Bene ha fatto il capo dello Stato a non sciogliere il Csm perché andare al rinnovo con le regole attuali non è garanzia di ripristino di autorevolezza e credibilità delle toghe: patrimonio indispensabile in uno Stato di diritto. Tuttavia è difficile allontanare la sensazione che quanto sta emergendo su traffici e le pastette per definire i vertici delle più importanti Procure, segni “l’ora più buia” della magistratura.

Serve uno sforzo corale per rimettere nella giusta orbita il pianeta giustizia. Da dove partire e per quale obiettivo? Sul primo fronte, meglio dire con chiarezza che il concetto di autoriforma va abbandonato. La riforma complessiva della giurisdizione ( e non solo del ruolo dei giudici) tocca alla politica e la deve fare il Parlamento: è lì che si rispecchia la volontà popolare, bussola indispensabile in un sistema democratico.

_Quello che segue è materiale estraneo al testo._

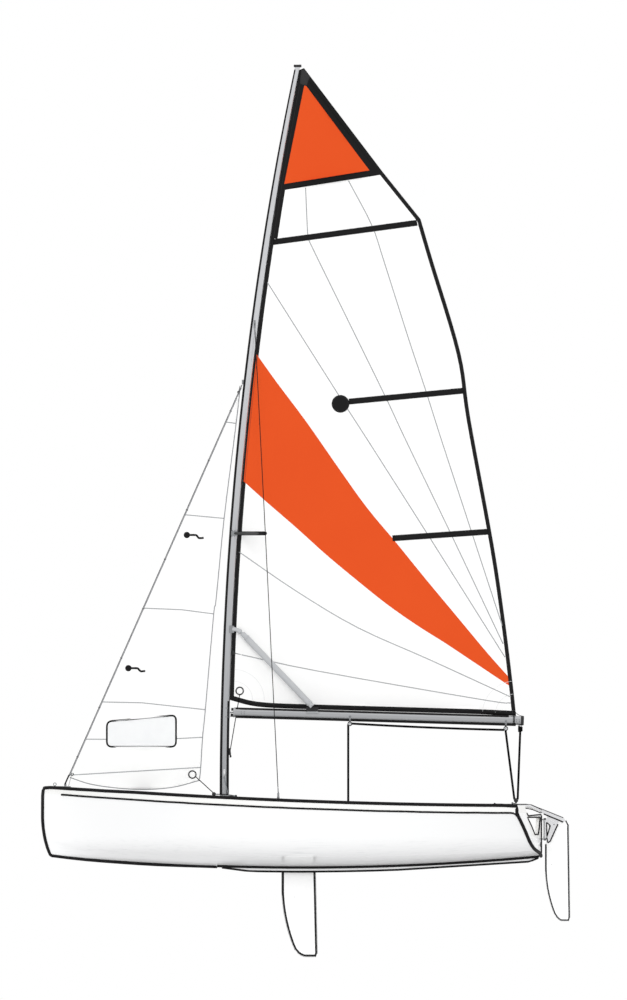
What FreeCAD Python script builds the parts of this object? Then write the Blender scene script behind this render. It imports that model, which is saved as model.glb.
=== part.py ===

Perciò è bene che il ministro dell’Interno abbia annunciato di volersi incontrare in settimana con il Guardasigilli per discutere di un provvedimento strutturale da stilarsi «assieme ai magistrati e all’avvocatura».

Per dirlo col nitore necessario, l’interlocutore naturale della politica deve essere la magistratura assegnando un preciso spazio alla rappresentanza istituzionale dell’avvocatura. Quanto all’obiettivo di tale impegno, non può essere altro che garantire il contrappeso da check and balance tra la magistratura - che in Italia gode di una condizione di fortissima: è indipendente dai cittadini, dalla politica ed ha perfino un organo di autogoverno - e l’avvocatura. Spogliata, quest’ultima, da ogni velleità di potere o, peggio, contropotere. Ma che è l’unica garanzia, anche e soprattutto per i magistrati, di adeguato controllo e democratico bilanciamento. Tutelare l’indipendenza della magistratura, infatti, è un dovere dell’avvocatura. Che svolge un compito fondamentale perché portatrice dei diritti dei cittadini e della tutela dei loro diritti, particolarmente di quelli dei più deboli. La spinta per inserire nella Costituzione la figura dell’avvocato risponde a queste esigenze.

E’ un classico a proposito dei giudici sostenere che non solo Cesare ma anche sua moglie deve essere onesta e apparire tale. Nella funzione giurisdizionale è l’equilibrio l’antidoto migliore contro disfunzioni e degenerazioni.